§ What is being asked: The data must be returned in full and exactly as given.

§ Given data:
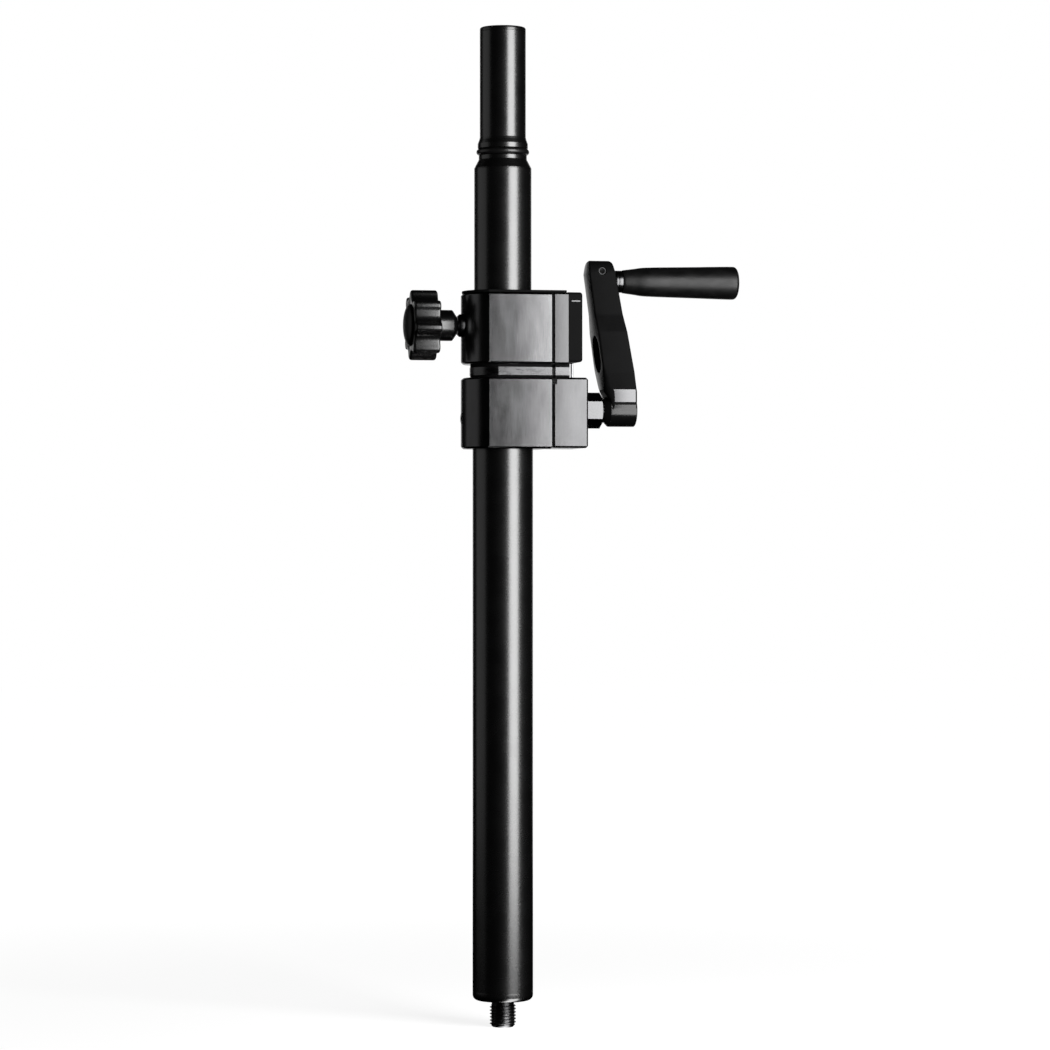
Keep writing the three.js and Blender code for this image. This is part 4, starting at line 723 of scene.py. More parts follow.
housing = prism("drum_housing", strip(HOUSING_X, HOUSING_END, BLOCK_HALF), HOUSING_Z, LOWER_BLOCK_TOP_Z)
past_end = HOUSING_END + BEYOND
past_side = BLOCK_HALF + BEYOND
housing = combined(housing, [
    rod(DRUM_ROOM, HOUSING_X - BEYOND, DRUM_ROOM_END, "x", CRANK_AXIS, 96),
    rod(BEARING_HOLE, DRUM_ROOM_END - BEYOND, past_end, "x", CRANK_AXIS),
    rod(ROPE_HOLE, CRANK_Z, LOWER_BLOCK_TOP_Z + BEYOND, "z", (ROPE_X, 0, 0), 40),
    block((HOUSING_X - BEYOND, -past_side, NOTCH_Z), (FOOT_X, past_side, LOWER_BLOCK_TOP_Z + BEYOND)),
    *[rod(SEAT_RADIUS, SEAT_X, past_end, "x", (0, y, LOWER_BLOCK_Z + z), 48) for y, z in side_screws],
])
housing = edged(housing, side_edges(HOUSING_Z, LOWER_BLOCK_TOP_Z, HOUSING_X, HOUSING_END), 4,
                BLOCK_ROUNDNESS)
add_piece("winch_housing", housing, "base", side_coat, ["drum_housing"])

# %% The pulley bracket and its foot
BRACKET_END = 45.6
FOOT_END = 46.9
FOOT_TOP_Z = 504.9
bracket_outline = strip(HOUSING_X, BRACKET_END, BLOCK_HALF, corner=0.7)
bracket = prism("bracket", bracket_outline, UPPER_BLOCK_Z, UPPER_BLOCK_TOP_Z)
bracket = combined(bracket, [
    block((HOUSING_X - BEYOND, -SLOT_HALF, SLOT_Z), (BRACKET_END + BEYOND, SLOT_HALF, SLOT_TOP_Z))])
bracket_widths = side_edges(UPPER_BLOCK_Z, UPPER_BLOCK_TOP_Z, HOUSING_X, BRACKET_END, end_width=1.5)
bracket = edged(bracket, bracket_widths, 4, BLOCK_ROUNDNESS)
add_piece("bracket", bracket, "base", strip_coat, ["pulley_bracket"])
# The foot, like the neck, is matte black above and below its milled belt as painted shade
bracket_foot = banded("bracket_foot", lambda inset: np.array([
    (FOOT_X, inset - NECK_HALF), (FOOT_END, inset - NECK_HALF), (FOOT_END, NECK_HALF - inset),
    (FOOT_X, NECK_HALF - inset)]), FOOT_TOP_Z)
add_piece("bracket_foot", bracket_foot, "base", arm_coat)
second_finish(bracket_foot, collar_coat, milled_belt)

# %% [markdown]
# ## The moulded cover and the lid
# The pulley hides under a thin moulded cover with soft edges, clipped on by a small latch on each
# side. A superellipsoid-like pillow gives its outside: every point of a box's surface is pulled back to
# an inner box and pushed out again by the edge radius.

# %% The pulley cover
RIM_SHARE = 0.12


def pillow(name, low, high, radius, cells=28):
    """A box with round edges: each point p of a fine box becomes q + radius * (p - q) / |p - q|,
    where q is the nearest point of the box shrunk by the radius."""
    low, high = np.asarray(low, float), np.asarray(high, float)
    third = cells // 3
    line = np.concatenate([
        np.linspace(0, RIM_SHARE, third, endpoint=False),
        np.linspace(RIM_SHARE, 1 - RIM_SHARE, third, endpoint=False), np.linspace(1 - RIM_SHARE, 1, third)])
    u, v = np.meshgrid(line, line, indexing="ij")
    points, faces, used = [], [], 0
    for axis in range(3):
        for side in (0.0, 1.0):
            grid = np.zeros(u.shape + (3,))
            grid[..., axis] = side
            grid[..., (axis + 1) % 3] = u
            grid[..., (axis + 2) % 3] = v
            points.append(grid.reshape(-1, 3) * (high - low) + low)
            faces.append(grid_faces(len(line), len(line), wrap=False) + used)
            used += u.size
    points = np.vstack(points)
    core = np.clip(points, low + radius, high - radius)
    away = points - core
    length = np.maximum(np.linalg.norm(away, axis=1, keepdims=True), 1e-9)
    return mesh_of(name, core + away / length * radius, np.vstack(faces))


COVER_X = BRACKET_END + 0.3
COVER_END = 57.0
COVER_HALF = 24.5
COVER_Z = 505.2
COVER_TOP_Z = 558.2
COVER_EDGE = 2.2
COVER_WALL = 1.3
ROPE_WAY_HALF = 2.1
ROPE_WAY_END = 55.5
before_cover = COVER_X - BEYOND
cover = pillow("cover", (34.9, -COVER_HALF, COVER_Z), (COVER_END, COVER_HALF, COVER_TOP_Z), COVER_EDGE)
cover = combined(cover, [
    block((before_cover - BEYOND, -past_side, COVER_Z - BEYOND), (COVER_X, past_side, COVER_TOP_Z + BEYOND)),
    block((before_cover, COVER_WALL - COVER_HALF, COVER_Z + COVER_WALL),
          (COVER_END - COVER_WALL, COVER_HALF - COVER_WALL, COVER_TOP_Z - COVER_WALL)),
    block((before_cover, -ROPE_WAY_HALF, COVER_Z - BEYOND),
          (ROPE_WAY_END, ROPE_WAY_HALF, COVER_Z + 3 * COVER_WALL)),
])
cover.shade_smooth()
cover.set_sharp_from_angle(angle=SHARP)
add_piece("cover", cover, "base", cover_plastic, ["pulley_cover"])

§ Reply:
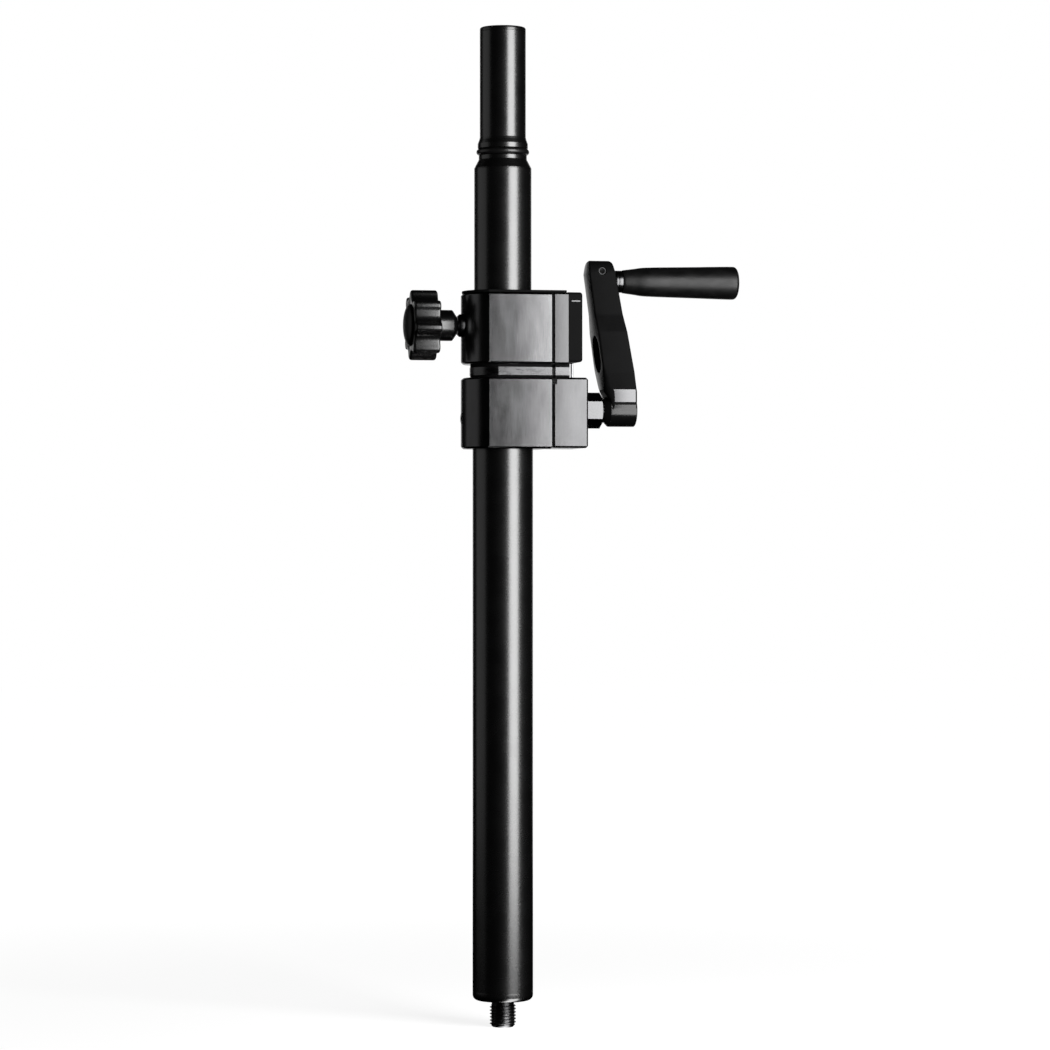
Keep writing the three.js and Blender code for this image. This is part 4, starting at line 723 of scene.py. More parts follow.
housing = prism("drum_housing", strip(HOUSING_X, HOUSING_END, BLOCK_HALF), HOUSING_Z, LOWER_BLOCK_TOP_Z)
past_end = HOUSING_END + BEYOND
past_side = BLOCK_HALF + BEYOND
housing = combined(housing, [
    rod(DRUM_ROOM, HOUSING_X - BEYOND, DRUM_ROOM_END, "x", CRANK_AXIS, 96),
    rod(BEARING_HOLE, DRUM_ROOM_END - BEYOND, past_end, "x", CRANK_AXIS),
    rod(ROPE_HOLE, CRANK_Z, LOWER_BLOCK_TOP_Z + BEYOND, "z", (ROPE_X, 0, 0), 40),
    block((HOUSING_X - BEYOND, -past_side, NOTCH_Z), (FOOT_X, past_side, LOWER_BLOCK_TOP_Z + BEYOND)),
    *[rod(SEAT_RADIUS, SEAT_X, past_end, "x", (0, y, LOWER_BLOCK_Z + z), 48) for y, z in side_screws],
])
housing = edged(housing, side_edges(HOUSING_Z, LOWER_BLOCK_TOP_Z, HOUSING_X, HOUSING_END), 4,
                BLOCK_ROUNDNESS)
add_piece("winch_housing", housing, "base", side_coat, ["drum_housing"])

# %% The pulley bracket and its foot
BRACKET_END = 45.6
FOOT_END = 46.9
FOOT_TOP_Z = 504.9
bracket_outline = strip(HOUSING_X, BRACKET_END, BLOCK_HALF, corner=0.7)
bracket = prism("bracket", bracket_outline, UPPER_BLOCK_Z, UPPER_BLOCK_TOP_Z)
bracket = combined(bracket, [
    block((HOUSING_X - BEYOND, -SLOT_HALF, SLOT_Z), (BRACKET_END + BEYOND, SLOT_HALF, SLOT_TOP_Z))])
bracket_widths = side_edges(UPPER_BLOCK_Z, UPPER_BLOCK_TOP_Z, HOUSING_X, BRACKET_END, end_width=1.5)
bracket = edged(bracket, bracket_widths, 4, BLOCK_ROUNDNESS)
add_piece("bracket", bracket, "base", strip_coat, ["pulley_bracket"])
# The foot, like the neck, is matte black above and below its milled belt as painted shade
bracket_foot = banded("bracket_foot", lambda inset: np.array([
    (FOOT_X, inset - NECK_HALF), (FOOT_END, inset - NECK_HALF), (FOOT_END, NECK_HALF - inset),
    (FOOT_X, NECK_HALF - inset)]), FOOT_TOP_Z)
add_piece("bracket_foot", bracket_foot, "base", arm_coat)
second_finish(bracket_foot, collar_coat, milled_belt)

# %% [markdown]
# ## The moulded cover and the lid
# The pulley hides under a thin moulded cover with soft edges, clipped on by a small latch on each
# side. A superellipsoid-like pillow gives its outside: every point of a box's surface is pulled back to
# an inner box and pushed out again by the edge radius.

# %% The pulley cover
RIM_SHARE = 0.12


def pillow(name, low, high, radius, cells=28):
    """A box with round edges: each point p of a fine box becomes q + radius * (p - q) / |p - q|,
    where q is the nearest point of the box shrunk by the radius."""
    low, high = np.asarray(low, float), np.asarray(high, float)
    third = cells // 3
    line = np.concatenate([
        np.linspace(0, RIM_SHARE, third, endpoint=False),
        np.linspace(RIM_SHARE, 1 - RIM_SHARE, third, endpoint=False), np.linspace(1 - RIM_SHARE, 1, third)])
    u, v = np.meshgrid(line, line, indexing="ij")
    points, faces, used = [], [], 0
    for axis in range(3):
        for side in (0.0, 1.0):
            grid = np.zeros(u.shape + (3,))
            grid[..., axis] = side
            grid[..., (axis + 1) % 3] = u
            grid[..., (axis + 2) % 3] = v
            points.append(grid.reshape(-1, 3) * (high - low) + low)
            faces.append(grid_faces(len(line), len(line), wrap=False) + used)
            used += u.size
    points = np.vstack(points)
    core = np.clip(points, low + radius, high - radius)
    away = points - core
    length = np.maximum(np.linalg.norm(away, axis=1, keepdims=True), 1e-9)
    return mesh_of(name, core + away / length * radius, np.vstack(faces))


COVER_X = BRACKET_END + 0.3
COVER_END = 57.0
COVER_HALF = 24.5
COVER_Z = 505.2
COVER_TOP_Z = 558.2
COVER_EDGE = 2.2
COVER_WALL = 1.3
ROPE_WAY_HALF = 2.1
ROPE_WAY_END = 55.5
before_cover = COVER_X - BEYOND
cover = pillow("cover", (34.9, -COVER_HALF, COVER_Z), (COVER_END, COVER_HALF, COVER_TOP_Z), COVER_EDGE)
cover = combined(cover, [
    block((before_cover - BEYOND, -past_side, COVER_Z - BEYOND), (COVER_X, past_side, COVER_TOP_Z + BEYOND)),
    block((before_cover, COVER_WALL - COVER_HALF, COVER_Z + COVER_WALL),
          (COVER_END - COVER_WALL, COVER_HALF - COVER_WALL, COVER_TOP_Z - COVER_WALL)),
    block((before_cover, -ROPE_WAY_HALF, COVER_Z - BEYOND),
          (ROPE_WAY_END, ROPE_WAY_HALF, COVER_Z + 3 * COVER_WALL)),
])
cover.shade_smooth()
cover.set_sharp_from_angle(angle=SHARP)
add_piece("cover", cover, "base", cover_plastic, ["pulley_cover"])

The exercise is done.